Print the first line of the material below and each line after it, exactly as written, ending with the line that contains "grids of one".

+-------+

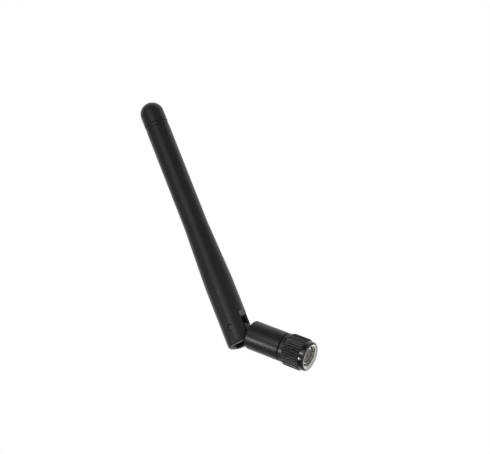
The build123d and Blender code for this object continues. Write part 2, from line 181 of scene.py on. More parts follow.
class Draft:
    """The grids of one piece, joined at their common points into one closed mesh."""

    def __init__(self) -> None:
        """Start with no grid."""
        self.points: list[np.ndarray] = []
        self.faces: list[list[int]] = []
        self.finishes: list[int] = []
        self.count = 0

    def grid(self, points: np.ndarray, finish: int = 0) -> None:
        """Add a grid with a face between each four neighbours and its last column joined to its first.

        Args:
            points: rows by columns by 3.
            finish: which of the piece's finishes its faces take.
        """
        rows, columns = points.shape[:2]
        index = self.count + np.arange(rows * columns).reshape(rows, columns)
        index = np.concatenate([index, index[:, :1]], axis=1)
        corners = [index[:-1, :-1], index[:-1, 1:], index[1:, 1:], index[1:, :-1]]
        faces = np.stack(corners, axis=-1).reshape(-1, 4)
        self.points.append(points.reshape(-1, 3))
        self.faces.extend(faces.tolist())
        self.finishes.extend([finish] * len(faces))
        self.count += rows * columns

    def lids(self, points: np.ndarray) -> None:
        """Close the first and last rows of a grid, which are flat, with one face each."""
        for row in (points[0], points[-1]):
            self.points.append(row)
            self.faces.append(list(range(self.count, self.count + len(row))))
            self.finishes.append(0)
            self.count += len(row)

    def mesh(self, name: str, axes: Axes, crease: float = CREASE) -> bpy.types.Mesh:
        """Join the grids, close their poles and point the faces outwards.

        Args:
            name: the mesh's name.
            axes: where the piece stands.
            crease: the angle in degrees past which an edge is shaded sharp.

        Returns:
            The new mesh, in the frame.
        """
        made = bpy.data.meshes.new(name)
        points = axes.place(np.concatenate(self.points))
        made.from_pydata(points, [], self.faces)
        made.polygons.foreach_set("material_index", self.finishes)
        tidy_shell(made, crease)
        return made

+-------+

EXERCISE ANSWER:
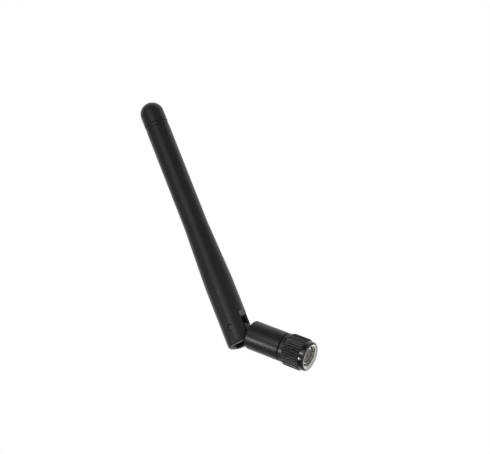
The build123d and Blender code for this object continues. Write part 2, from line 181 of scene.py on. More parts follow.
class Draft:
    """The grids of one piece, joined at their common points into one closed mesh."""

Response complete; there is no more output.